Once again the council’s own view here (as expressed by it’s biased statements made in 2.3-2.8), appears to have been defeated. Two thirds of Dartmouth Park public survey respondents do not think so, which again makes the results of the previous question even more difficult to follow. This I am afraid is where the design of this questionnaire can be seen to be poor.
This now assumes two things for the council which lead to bias. They state that there are “large numbers” of geese and tie it to how the council should “manage” them. This further confuses people who do not agree with either of these two statements, largely because the council fail to provide any recorded evidence to prove the statements. What population can be described as “large”? It is also ignorant of the fact that the geese numbers vary by time of year, so are not as “large” at different times as others.
Given that the majority of people do not believe that geese should be managed in the previous question , this question would appear redundant.
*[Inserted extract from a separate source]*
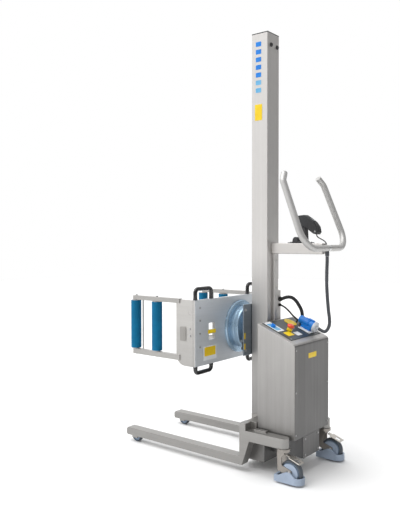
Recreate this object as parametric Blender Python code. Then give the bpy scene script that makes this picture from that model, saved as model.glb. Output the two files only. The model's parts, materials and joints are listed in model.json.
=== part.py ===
"""A mobile column lifter that grips, raises and turns an upright roll.

Frame: +Z is up, the load side faces -Y and the operator stands at +Y. +X is the machine's left.
The origin lies on the floor under the middle of the machine. All sizes are in metres.
"""

import math

import bmesh
import bpy
from mathutils import Matrix, Vector

# ---------------------------------------------------------------- driving dimensions

GAP = 0.0003                      # left between pieces that touch
FORE = 0.2297                     # moves the design, drawn around the mast, to the middle of its box
SIDE = -0.0845

LEG_X, LEG_WIDTH = 0.230, 0.060   # middle line and width of each leg
LEG_LOW, LEG_HIGH = 0.038, 0.085  # underside and top of the part that goes under a pallet
ARM_LOW, ARM_HIGH = 0.1777, 0.2315
BASE_TOP = 0.270
LEG_TIP = -0.870

MAST_X, MAST_Y, MAST_WALL = 0.0605, 0.0535, 0.005
MAST_TOP = 2.426
CAP_TOP = 2.432
SLOT_X = 0.018

STEM_Y = 0.262                    # swivel axis of the rear casters
CASTER_R, CASTER_Y = 0.0625, 0.312
FRONT_R, FRONT_Y = 0.0375, -0.800

CAB_X, CAB_FRONT, CAB_REAR = 0.190, 0.0735, 0.3055
CAB_LOW, CAB_HIGH = 0.2103, 0.8115
SLOPE = math.atan(0.4176)         # fall of the cabinet's top towards the operator

TURN_Z = 0.758                    # height of the turning axis at rest
PLATE_REAR, PLATE_FRONT = -0.1770, -0.1923
PLATE_LOW, PLATE_HIGH = 0.575, 0.940
PLATE_LEFT, PLATE_RIGHT = 0.4224, -0.2400
ARM_MID_X = (PLATE_LEFT + PLATE_RIGHT) / 2
RAIL_FRONT, RAIL_REAR = -0.642, -0.284
ROLLER_R, ROLLER_X = 0.030, 0.4090
ROLLER_YS = {"front": -0.634, "rear": -0.4685}
SCREW_Y, SCREW_Z = -0.2120, 0.870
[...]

Pricking and oiling eggs clearly appears to be the favoured option, yet does the previous question result not supersede this, in that they consider management via egg pricking unnecessary and appear to have no problem with goose numbers?
This is claimed that the council did not ask people the question in the parks.
On this point it should be noted that John Satchwell sent out a misleading letter supplying a statement of purpose mark 2 (not the one mentioned in this report from February 25th) which is NOT COUNCIL POLICY.
Given that only 73 of 707 total responses were organisational (634 individual), it cannot be claimed that somehow the majority of organisational responses, supposedly from us, somehow produced a set of figures that altered the entire public opinion results on this issue. Perhaps this is what the council are trying to create here, but let’s deal in figures rather than percentages.
So who wins from this exercise, and what will the council do next? Our support will always remain with Sandwell’s Canada geese.